Hitler’s Marching Orders
Hitler ordered the Rosenberg task force to “search lodges, libraries and archives of the occupied territories for material valuable to Germany.” The task force was created for the exclusive purpose of searching and looting art works from around the world. The command was given after German troops attacked France. It was the Fuhrer’s dream to open a “Fuhrer’s Museum” in Linz, Austria displaying all the treasures they have plundered during their war exploits. Acting upon orders, the Nazis looted art works and valuables and kept them hidden in various locations all over Germany including monasteries, salt mines and castles between 1940 and 1945.
“Neuschwanstein castle was chosen as headquarters of the ‘Einsatzstab Reichsleiter Rosenberg,’ the German art-looting organization,” said an art historian Tanja Bernsau. The castle was also set in an ideal location being near the Austrian border and far from Berlin which are likely targets of Allied attacks. The castle was built with a design similar to that of medieval inspiration. However, the castle was featured with the latest of architectural technology of the time. The castle has central heating, electric bell system for summoning servants and flushing toilets. The cornerstone dated back to 1868. However, the castle was not yet complete. There was still a large part unfinished which could be used for storage.
Tracking Lost Art
“She pretended to be a [Nazi] collaborator,” Faison said of Rose Valland. The curator worked at the Jeu de Paume Museum which was one of the Nazi’s central collection points before the looted items were shipped to Germany. For many years, Valland secretly traced the route of the art work and found out where they ended up eventually.
Valland then made a report which provided the Allies with information of the looted items leading the U.S. troops to the Bavarian castle. The troops then stormed the hideout in 1945. The troops discovered a vast file of index cards, lists and slides which document in detail stolen items numbering to around 21,000.
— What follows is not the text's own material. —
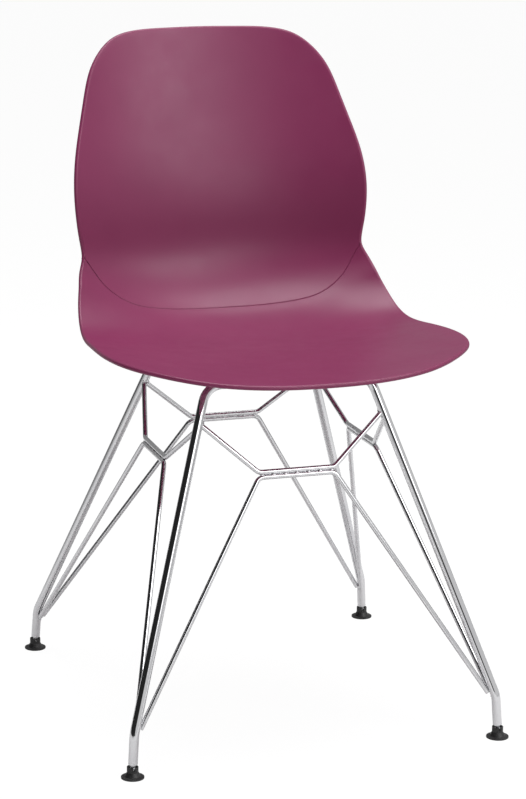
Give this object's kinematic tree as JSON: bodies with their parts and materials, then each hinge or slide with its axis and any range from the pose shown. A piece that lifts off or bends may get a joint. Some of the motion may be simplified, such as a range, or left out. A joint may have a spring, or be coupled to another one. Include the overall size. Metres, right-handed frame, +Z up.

Some of these items which were successfully salvaged are now currently in exhibit at the Smithsonian Institute’s Archives of American Art. “Monuments Men: On the Front Line to Save Europe’s Art, 1942-1946”, included documented photographs in black-and-white of soldiers bustling around crates in Neuschwanstein. “They would have preferred to leave the artworks in the castle to organize the restitution to France from there,” art historian Tanja Bernsau said. “But as most of the contents in Neuschwanstein were stored uncrated and were valuable gold and silver works, they decided to relocate them for security reasons.”
The crates which contained invaluable pieces of art work were then transferred to the U.S.-directed Central Art Collecting Points. The center is assigned with the restitution or the returning of the items to their original owners. “And that’s where the huge task started,” said Iris Lauterbach of the Central Institute for Art History in Munich. “The works of art had to be inventoried, photographed and restituted one by one. American and German art historians and secretaries worked together to restitute tens of thousands of pieces.”
S. Lane Faison also related how the task came as a daunting mission. Faison returned to Germany in 1951 to transfer the operations initially started by the U.S. to the Germans. “One of the saddest problems was that acres, I think you might say, of furniture just went on and on and on, piled up to the ceiling…and chairs, tables, household things, everything you could think of known to have come from Jewish sources,” Faison said. “But what do you do? And if somebody lost six Louis XV chairs, which ones were they? And did we have them? There was no way – you can’t identify such things.”
The mission handed over to the Germans continue to this day. Germany continues the huge task of identification and art restitution. The discovery of stolen art in Germany also continues to be news. The film “Monuments Men” which recently had its premiere at the Berlin International Film Festival, though interesting and informative of the preservation efforts of the art in war, received its share of criticisms.
“I didn’t like the film,” Iris Lauterbach said. “The film pretends to be based on a true story, but it contains too many fictitious elements.” She shared that the film gave out some informative inputs. Yet she also has some reservations on whether the film connects the European war theater and art to the lay person given the complexities that surround them. The tour of Neuschwanstein will also not be able to provide answers of the lost art works. Tourists will only find themselves amused of the castle tours to the king’s bedroom, the artificial dripstone cave and kitchen all intricately and lavishly laid out. However, the tour does not answer questions on the role of the castle in one of Europe’s darkest episodes.
“We’re not trying to hide that fact,” said castle spokesperson Thomas Rainer. He also said that the management even wants to provide answers to the castle’s role in the Nazi plunder. The director of the Bavarian Palace Museum department recently wrote an essay about art looting and art rescue sites during the Second World War. “But we have more than a million visitors per year and very strict regular tours that last 30 minutes,” Rainer said. “We focus on what we can during that time.”